Whatever this deep and provocative "substance" is, this quality of the self that others are capable of grasping as I mentioned above, I am grateful for it. It is this inner being which a beloved film so desperately transformed; and it is this inner being which continues to ache by and for that transformation, whatever it is, however it occurs: a lifting of spirit towards some deep and transcendent meaning present within the universe itself. It has always been there, but I am only now seeing glimpses of the light filtering through dark cloud.

Dark cloud, dark cloud, dark cloud...... dark cloud?

An excerpt from The Cloud of Unknowing written in the fourteenth century by an unnamed mystic.

You must be careful never to strain your body or spirit irreverently. Simply sit relaxed and quiet but plunged and immersed in sorrow. The sorrow I speak of is genuine and perfect, and blessed is the man who experiences it. Every man has plenty of cause for sorrow but he alone understands the deep universal reason for sorrow who experiences that he is. Every other motive pales beside this one. He alone feels authentic sorrow who realizes not only what he is but that he is. Anyone who has not felt this should really weep, for he has never experienced real sorrow. This sorrow purifies a man of sin and sin's punishment. Even more, it prepares his heart to receive that joy through which he will finally transcend the knowing and feeling of his being.
     When this sorrow is authentic it is full of reverent longing for God's salvation, for otherwise no human being could sustain it. Were he not somehow nourished by the consolation of contemplative prayer, a man would be completely crushed by the knowing and feeling of his being. For as often as he would have a true knowing and a feeling of God in purity of spirit (insofar as that is possible in this life) and then feels that he cannot - for he constantly finds his knowing and feeling as it were occupied and filled with a foul, stinking lump of himself, which must always be hated and despised and forsaken, if he shall be God's perfect disciple, taught by him alone on the mount of perfection - he almost despairs for the sorrow that he feels, weeping, lamenting, writhing, cursing, and blaming himself. In a word, he feels the burden of himself so tragically that he no longer cares about himself if only he can love God.
     And yet in all this, never does he desire to not-be, for this is the devil's madness and blasphemy against God. In fact he rejoices that he is and from the fullness of a grateful heart he gives thanks to God for the gift and the goodness of his existence. At the same time, however, he desires unceasingly to be freed from the knowing and feeling of his being.
     Everyone must sooner or later realize in some manner both this sorrow and this longing to be freed. God in his wisdom will teach his spiritual friends according to the physical and moral strength of each to sustain this truth and in accordance with each one's progress and openness to his grace. He will instruct them little by little until they are completely one in the fullness of his love - that fullness possible on earth with his grace.
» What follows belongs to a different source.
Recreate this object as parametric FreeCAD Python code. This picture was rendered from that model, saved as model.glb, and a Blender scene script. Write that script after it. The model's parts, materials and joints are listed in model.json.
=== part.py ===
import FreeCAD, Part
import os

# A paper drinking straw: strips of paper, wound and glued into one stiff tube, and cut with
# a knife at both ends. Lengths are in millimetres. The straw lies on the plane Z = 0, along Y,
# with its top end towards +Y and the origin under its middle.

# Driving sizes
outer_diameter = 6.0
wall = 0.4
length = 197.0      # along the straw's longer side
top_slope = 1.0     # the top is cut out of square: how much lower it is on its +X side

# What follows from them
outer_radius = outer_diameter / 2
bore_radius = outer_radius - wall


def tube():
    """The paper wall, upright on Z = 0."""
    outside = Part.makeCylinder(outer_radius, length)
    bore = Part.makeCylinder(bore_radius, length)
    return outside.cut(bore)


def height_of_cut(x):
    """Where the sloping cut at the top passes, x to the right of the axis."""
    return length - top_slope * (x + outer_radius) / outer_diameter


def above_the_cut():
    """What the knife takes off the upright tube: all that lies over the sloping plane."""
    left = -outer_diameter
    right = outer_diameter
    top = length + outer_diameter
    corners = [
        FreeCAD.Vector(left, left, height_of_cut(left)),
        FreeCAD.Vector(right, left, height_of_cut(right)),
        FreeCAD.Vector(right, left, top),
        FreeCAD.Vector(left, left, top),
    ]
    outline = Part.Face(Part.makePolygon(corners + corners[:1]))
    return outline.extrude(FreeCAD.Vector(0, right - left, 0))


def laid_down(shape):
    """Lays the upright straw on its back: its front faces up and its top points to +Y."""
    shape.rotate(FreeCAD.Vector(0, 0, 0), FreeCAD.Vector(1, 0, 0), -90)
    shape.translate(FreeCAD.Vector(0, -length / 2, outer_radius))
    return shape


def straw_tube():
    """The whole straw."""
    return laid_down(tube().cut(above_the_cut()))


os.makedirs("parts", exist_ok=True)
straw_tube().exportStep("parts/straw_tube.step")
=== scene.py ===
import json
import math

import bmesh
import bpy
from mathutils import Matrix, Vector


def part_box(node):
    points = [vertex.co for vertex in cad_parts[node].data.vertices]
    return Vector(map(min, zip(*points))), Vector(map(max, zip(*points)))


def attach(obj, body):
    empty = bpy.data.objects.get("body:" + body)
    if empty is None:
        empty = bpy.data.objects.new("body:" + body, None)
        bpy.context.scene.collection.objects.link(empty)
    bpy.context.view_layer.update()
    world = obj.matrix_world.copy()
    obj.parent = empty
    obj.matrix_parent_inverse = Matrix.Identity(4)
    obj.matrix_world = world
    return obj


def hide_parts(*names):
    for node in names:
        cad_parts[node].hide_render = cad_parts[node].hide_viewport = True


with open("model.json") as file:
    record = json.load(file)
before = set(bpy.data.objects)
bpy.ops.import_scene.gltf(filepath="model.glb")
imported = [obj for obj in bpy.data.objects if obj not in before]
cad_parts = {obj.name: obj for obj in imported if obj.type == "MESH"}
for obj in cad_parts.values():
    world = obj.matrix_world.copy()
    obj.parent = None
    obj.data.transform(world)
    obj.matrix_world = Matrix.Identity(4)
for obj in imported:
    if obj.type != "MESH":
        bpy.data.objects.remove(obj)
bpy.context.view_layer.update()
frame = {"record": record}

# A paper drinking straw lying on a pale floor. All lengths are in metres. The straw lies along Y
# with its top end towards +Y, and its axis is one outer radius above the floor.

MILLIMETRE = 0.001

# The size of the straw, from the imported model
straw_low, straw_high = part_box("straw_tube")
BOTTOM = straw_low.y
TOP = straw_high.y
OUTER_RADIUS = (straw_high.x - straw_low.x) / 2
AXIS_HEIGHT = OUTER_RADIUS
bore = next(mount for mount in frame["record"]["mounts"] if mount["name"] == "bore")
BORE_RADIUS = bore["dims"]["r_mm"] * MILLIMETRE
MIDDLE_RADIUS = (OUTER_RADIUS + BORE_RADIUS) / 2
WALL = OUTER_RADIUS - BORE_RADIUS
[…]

I do not agree completely with this philosophy, nor do I ask any who read it to. Instead let it speak to you however it will; many words sow discontent, but few words can clarify the greatest complexities.

Daniel:
It seems that I am not the only one suffering from some sort of seasonal disorder.

Allergies are in full bloom, at least that is what I think they are. For the past four days or so my eyes have been absolutely on fire. I can't look at anything or anyone for very long. It seems to be abating somewhat, but I still feel dried out. Will post more tonight. Must go to work.

Lumière:
You take it easy there, Danny!   :)

The seasonal disorder I am experiencing at this time is just the bone-chilling cold/winds we have been experiencing here over the last few days ..brr!  Gotta love ol' man winter!